Please quote every line word for word.
— BEGIN —
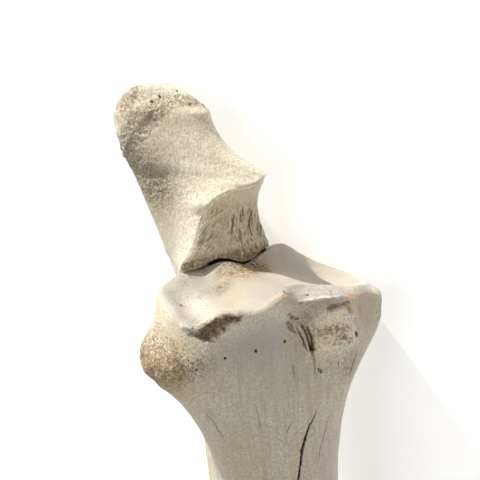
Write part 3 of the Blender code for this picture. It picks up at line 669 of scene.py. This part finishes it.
def carve_ulna(bone, settings):
    # The outer side of the blade is rounded, most of all next to the notch.
    for rounds, reach, far in ((22, 34.0, 48.0), (10, 34.0, 54.0), (4, 32.0, 59.0)):
        p = bone.places
        bone.soften((p[:, 2] > -12.0) & (p[:, 2] < 64.0) & (from_elbow(p) > reach)
                    & (bone.normals[:, 0] < 0.1) & (p[:, 1] < far), rounds)
    # The rim of the notch leans forward near the beak, and the foot has a lobe over the saddle.
    bone.pull((0.0, 0.0, -1.8), zone(bone.places, (-8, 22.8, 13), (4.5, 4, 2.5)))
    z = bone.places[:, 2]
    lean = ease(34.0, 40.0, z) * ease(54.0, 48.0, z) * near(bone.places, SOLID_RIDGE, 6.0)
    bone.pull((-0.435, -0.864, 0.242), 4.5 * lean)
    bone.pull((-1.0, -3.0, -0.1), zone(bone.places, (0, 22.8, 9.5), (6, 3.5, 2.8)))

    # Finer above, on the weathered back and the notch, along the marks and on the ridge.
    bone.split(bone.places[:, 2] > ULNA_ABOVE)
    p, n = bone.places, bone.normals
    bone.split((n[:, 0] < 0.3) & (p[:, 2] > 62.0) & (p[:, 2] < 94.0) | (n[:, 1] < -0.5)
               & (p[:, 2] > 7.0) & (p[:, 2] < 42.0) & (p[:, 1] < 30.0))
    bone.split((from_marks(bone.places, ULNA_STROKES, ULNA_HOLES) < MARK_CLOSE)
               | (distance_to_line(bone.places, NOTCH_RIDGE) < RIDGE_NEAR))
    p, n = bone.places, bone.normals
    x, y, z = p.T
    back = y * math.cos(ULNA_TURN) - x * math.sin(ULNA_TURN)
    side = x * math.cos(ULNA_TURN) + y * math.sin(ULNA_TURN)
    gap = from_elbow(p)
    facing = -(n[:, 1] * (y - ELBOW_Y) + n[:, 2] * (z - ELBOW_Z)) / np.maximum(gap, 1.0)
    notch = ease(0.45, 0.75, facing) * ease(32.0, 28.5, gap) * ease(7.0, 9.0, z)
    beneath = ease(0.45, 0.8, -n[:, 2]) * ease(16.0, 12.5, z) * ease(2.0, 6.0, z)
    outside = 1.0 - notch

    # The growth line, an uneven step with a rough band under it and the cap above it.
    high = (z > 55.0).astype(float)
    wobble = 0.7 * roughen(p, high, 5.0, 3) + 0.45 * roughen(p, high, 1.6, 1, 2.0)
    above = (z - GROWTH_LINE + GROWTH_SLOPE * back) / 1.4
    above += 0.5 * np.clip(x + 14.0, 0.0, 12.0) + wobble
    behind = ease(40.0, 46.0, back)
    cap = ease(-0.4, 1.2, above) * behind
    open_seam = 0.2 + 0.8 * ease(55.5, 58.0, back) * ease(71.0, 67.0, back)
    seam = np.exp(-0.5 * (above / 0.5) ** 2) * behind * high
    band = ease(-9.0, -1.5, above) * ease(0.3, -0.6, above) * ease(38.0, 46.0, back) * high
    crown = cap * np.clip(ease(9.0, 3.0, above) + zone(p, (-33, 66, 92), (8, 7, 8)), 0.0, 1.0)
    lateral = ease(2.0, -4.0, side - 2.0) * outside * (1.0 - cap)
    speckled = np.clip(stains(p, ULNA_SPECKLES), 0.0, 1.0) * outside * (1.0 - cap)
    streaks = np.clip(1.7 * zone(p, (9, 26, 23), (8, 8, 8)), 0.0, 1.0) * notch
    foot = ease(17.0, 11.0, z) * ease(6.0, 9.0, z) * ease(26.0, 23.5, y)

    push = 0.35 * cap - 0.9 * seam * open_seam * (1.0 + 0.6 * wobble)
    push += 0.5 * seam * (1.0 - open_seam)
    push += 0.9 * roughen(p, band, 1.9, 2)
    push += 1.0 * roughen(p, cap, 11.0, 2, 3.0)
    push += 0.7 * roughen(p, crown, 2.6, 3, 4.0)
    push -= 1.6 * near(p, TUBER_GROOVE, 3.0)
    push += 0.5 * roughen(p, speckled, 3.0, 4, 5.0)
    push += 0.3 * outside * grain(p, 14.0, 3, seed=7.0)
    push += 0.3 * roughen(p, streaks, 2.2, 2, 9.0, (0.6, 1.0, 3.0))
    push += 0.5 * roughen(p, foot, 2.6, 3, 11.0)
    wavy = ripple(p, 0.4, ULNA_STROKES, ULNA_HOLES)
    crack = 0.6 * holes(wavy, ULNA_HOLES, 0.7)
    soil = np.maximum(strokes(wavy, ULNA_STROKES), 0.9 * holes(wavy, ULNA_HOLES))
    push -= 1.0 * crack + 0.5 * soil
    push += 0.35 * near(p, NOTCH_RIDGE, 1.0) - 0.5 * notch * near(p, NOTCH_RIDGE, 2.2)
    # What faces the radius stays as it is, but for a little more room over the saddle.
    towards_radius = ease(0.0, -0.4, n[:, 1]) * ease(9.0, 6.0, z)
    push *= (1.0 - towards_radius) * (1.0 - beneath)
    push -= 1.5 * ease(0.0, 0.6, -n[:, 2]) * zone(p, (-5, 24, 10.5), (5.5, 5, 4))
    bone.shift(n * (push * settings.carving)[:, None])

    ridge = distance_to_line(p, NOTCH_RIDGE)
    sharp = ease(1.6, 0.5, ridge)
    bone.keep("tan", notch * ease(0.6, 1.6, ridge))
    bone.keep("rough", 0.1 * cap + 0.35 * crown + 0.55 * band + 0.7 * speckled + 0.7 * foot)
    bone.keep("wrinkled", 0.5 * crown + 0.5 * band + 0.9 * foot)
    bone.keep("grey", speckled + 0.25 * lateral * ease(32.0, 44.0, back) + 0.5 * ease(0, -30, z))
    # Paler bone on the ridge, the band, the cap and a chip, and painted highlights: the two zones
    # on the lateral face, next to the ridge and in its middle, are painted lighter where light
    # falls.
    bone.keep("pale_and_lit", sharp + zone(p, (-21, 35, 28), (9, 6, 16)) + 0.4 * band
              + 0.7 * zone(p, (-14, 36, 58), (12, 9, 16)) + 0.5 * cap
              + stroke(p, [(-6.6, 27.2, 60.6, 0.3), (-4.4, 26.6, 61.6, 0.5)]))
    bone.keep("hollow", 0.4 * seam * open_seam)
    # The cream on the band and the seam is partly painted light, lightening the groove of the
    # growth line where it lies in shade.
    bone.keep("cream", 0.6 * sharp + 0.4 * cap + 0.5 * band + 0.4 * seam
              + 0.5 * zone(p, (-17, 32, 30), (7, 6, 14)))
    # Painted shadow: the underside of the foot is painted black, as the shade in the gap over the
    # radius.
    bone.keep("painted_gap_shadow", beneath * ease(-22.0, -14.0, x))
    bone.keep("speckled", speckled)
    bone.keep("streaks", streaks + 0.55 * foot)
    bone.keep("hatched", notch * (zone(p, (-9, 26, 35), (5, 6, 5))
                                  + zone(p, (-15, 26, 22), (5, 5, 5))))
    bone.keep("crack", crack)
    bone.keep("line", soil)
    painted = {"ochre": 0.45 * holes(p, ULNA_HOLES, 2.0) + 0.5 * near(p, NOTCH_RIDGE[5:], 0.9)}
    for name, spots in ULNA_STAINS.items():
        bone.keep(name, stains(p, spots) + painted.get(name, 0.0))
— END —
§ **Response**
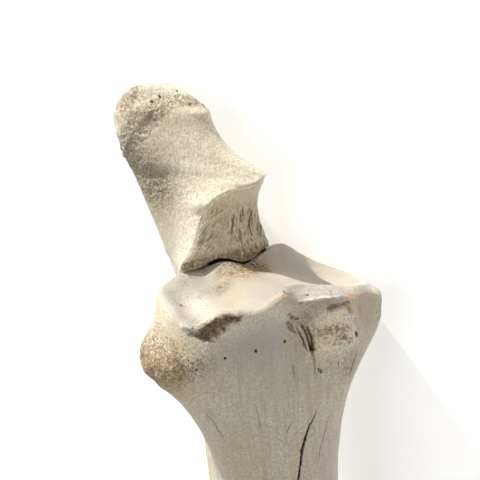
Write part 3 of the Blender code for this picture. It picks up at line 669 of scene.py. This part finishes it.
def carve_ulna(bone, settings):
    # The outer side of the blade is rounded, most of all next to the notch.
    for rounds, reach, far in ((22, 34.0, 48.0), (10, 34.0, 54.0), (4, 32.0, 59.0)):
        p = bone.places
        bone.soften((p[:, 2] > -12.0) & (p[:, 2] < 64.0) & (from_elbow(p) > reach)
                    & (bone.normals[:, 0] < 0.1) & (p[:, 1] < far), rounds)
    # The rim of the notch leans forward near the beak, and the foot has a lobe over the saddle.
    bone.pull((0.0, 0.0, -1.8), zone(bone.places, (-8, 22.8, 13), (4.5, 4, 2.5)))
    z = bone.places[:, 2]
    lean = ease(34.0, 40.0, z) * ease(54.0, 48.0, z) * near(bone.places, SOLID_RIDGE, 6.0)
    bone.pull((-0.435, -0.864, 0.242), 4.5 * lean)
    bone.pull((-1.0, -3.0, -0.1), zone(bone.places, (0, 22.8, 9.5), (6, 3.5, 2.8)))

    # Finer above, on the weathered back and the notch, along the marks and on the ridge.
    bone.split(bone.places[:, 2] > ULNA_ABOVE)
    p, n = bone.places, bone.normals
    bone.split((n[:, 0] < 0.3) & (p[:, 2] > 62.0) & (p[:, 2] < 94.0) | (n[:, 1] < -0.5)
               & (p[:, 2] > 7.0) & (p[:, 2] < 42.0) & (p[:, 1] < 30.0))
    bone.split((from_marks(bone.places, ULNA_STROKES, ULNA_HOLES) < MARK_CLOSE)
               | (distance_to_line(bone.places, NOTCH_RIDGE) < RIDGE_NEAR))
    p, n = bone.places, bone.normals
    x, y, z = p.T
    back = y * math.cos(ULNA_TURN) - x * math.sin(ULNA_TURN)
    side = x * math.cos(ULNA_TURN) + y * math.sin(ULNA_TURN)
    gap = from_elbow(p)
    facing = -(n[:, 1] * (y - ELBOW_Y) + n[:, 2] * (z - ELBOW_Z)) / np.maximum(gap, 1.0)
    notch = ease(0.45, 0.75, facing) * ease(32.0, 28.5, gap) * ease(7.0, 9.0, z)
    beneath = ease(0.45, 0.8, -n[:, 2]) * ease(16.0, 12.5, z) * ease(2.0, 6.0, z)
    outside = 1.0 - notch

    # The growth line, an uneven step with a rough band under it and the cap above it.
    high = (z > 55.0).astype(float)
    wobble = 0.7 * roughen(p, high, 5.0, 3) + 0.45 * roughen(p, high, 1.6, 1, 2.0)
    above = (z - GROWTH_LINE + GROWTH_SLOPE * back) / 1.4
    above += 0.5 * np.clip(x + 14.0, 0.0, 12.0) + wobble
    behind = ease(40.0, 46.0, back)
    cap = ease(-0.4, 1.2, above) * behind
    open_seam = 0.2 + 0.8 * ease(55.5, 58.0, back) * ease(71.0, 67.0, back)
    seam = np.exp(-0.5 * (above / 0.5) ** 2) * behind * high
    band = ease(-9.0, -1.5, above) * ease(0.3, -0.6, above) * ease(38.0, 46.0, back) * high
    crown = cap * np.clip(ease(9.0, 3.0, above) + zone(p, (-33, 66, 92), (8, 7, 8)), 0.0, 1.0)
    lateral = ease(2.0, -4.0, side - 2.0) * outside * (1.0 - cap)
    speckled = np.clip(stains(p, ULNA_SPECKLES), 0.0, 1.0) * outside * (1.0 - cap)
    streaks = np.clip(1.7 * zone(p, (9, 26, 23), (8, 8, 8)), 0.0, 1.0) * notch
    foot = ease(17.0, 11.0, z) * ease(6.0, 9.0, z) * ease(26.0, 23.5, y)

    push = 0.35 * cap - 0.9 * seam * open_seam * (1.0 + 0.6 * wobble)
    push += 0.5 * seam * (1.0 - open_seam)
    push += 0.9 * roughen(p, band, 1.9, 2)
    push += 1.0 * roughen(p, cap, 11.0, 2, 3.0)
    push += 0.7 * roughen(p, crown, 2.6, 3, 4.0)
    push -= 1.6 * near(p, TUBER_GROOVE, 3.0)
    push += 0.5 * roughen(p, speckled, 3.0, 4, 5.0)
    push += 0.3 * outside * grain(p, 14.0, 3, seed=7.0)
    push += 0.3 * roughen(p, streaks, 2.2, 2, 9.0, (0.6, 1.0, 3.0))
    push += 0.5 * roughen(p, foot, 2.6, 3, 11.0)
    wavy = ripple(p, 0.4, ULNA_STROKES, ULNA_HOLES)
    crack = 0.6 * holes(wavy, ULNA_HOLES, 0.7)
    soil = np.maximum(strokes(wavy, ULNA_STROKES), 0.9 * holes(wavy, ULNA_HOLES))
    push -= 1.0 * crack + 0.5 * soil
    push += 0.35 * near(p, NOTCH_RIDGE, 1.0) - 0.5 * notch * near(p, NOTCH_RIDGE, 2.2)
    # What faces the radius stays as it is, but for a little more room over the saddle.
    towards_radius = ease(0.0, -0.4, n[:, 1]) * ease(9.0, 6.0, z)
    push *= (1.0 - towards_radius) * (1.0 - beneath)
    push -= 1.5 * ease(0.0, 0.6, -n[:, 2]) * zone(p, (-5, 24, 10.5), (5.5, 5, 4))
    bone.shift(n * (push * settings.carving)[:, None])

    ridge = distance_to_line(p, NOTCH_RIDGE)
    sharp = ease(1.6, 0.5, ridge)
    bone.keep("tan", notch * ease(0.6, 1.6, ridge))
    bone.keep("rough", 0.1 * cap + 0.35 * crown + 0.55 * band + 0.7 * speckled + 0.7 * foot)
    bone.keep("wrinkled", 0.5 * crown + 0.5 * band + 0.9 * foot)
    bone.keep("grey", speckled + 0.25 * lateral * ease(32.0, 44.0, back) + 0.5 * ease(0, -30, z))
    # Paler bone on the ridge, the band, the cap and a chip, and painted highlights: the two zones
    # on the lateral face, next to the ridge and in its middle, are painted lighter where light
    # falls.
    bone.keep("pale_and_lit", sharp + zone(p, (-21, 35, 28), (9, 6, 16)) + 0.4 * band
              + 0.7 * zone(p, (-14, 36, 58), (12, 9, 16)) + 0.5 * cap
              + stroke(p, [(-6.6, 27.2, 60.6, 0.3), (-4.4, 26.6, 61.6, 0.5)]))
    bone.keep("hollow", 0.4 * seam * open_seam)
    # The cream on the band and the seam is partly painted light, lightening the groove of the
    # growth line where it lies in shade.
    bone.keep("cream", 0.6 * sharp + 0.4 * cap + 0.5 * band + 0.4 * seam
              + 0.5 * zone(p, (-17, 32, 30), (7, 6, 14)))
    # Painted shadow: the underside of the foot is painted black, as the shade in the gap over the
    # radius.
    bone.keep("painted_gap_shadow", beneath * ease(-22.0, -14.0, x))
    bone.keep("speckled", speckled)
    bone.keep("streaks", streaks + 0.55 * foot)
    bone.keep("hatched", notch * (zone(p, (-9, 26, 35), (5, 6, 5))
                                  + zone(p, (-15, 26, 22), (5, 5, 5))))
    bone.keep("crack", crack)
    bone.keep("line", soil)
    painted = {"ochre": 0.45 * holes(p, ULNA_HOLES, 2.0) + 0.5 * near(p, NOTCH_RIDGE[5:], 0.9)}
    for name, spots in ULNA_STAINS.items():
        bone.keep(name, stains(p, spots) + painted.get(name, 0.0))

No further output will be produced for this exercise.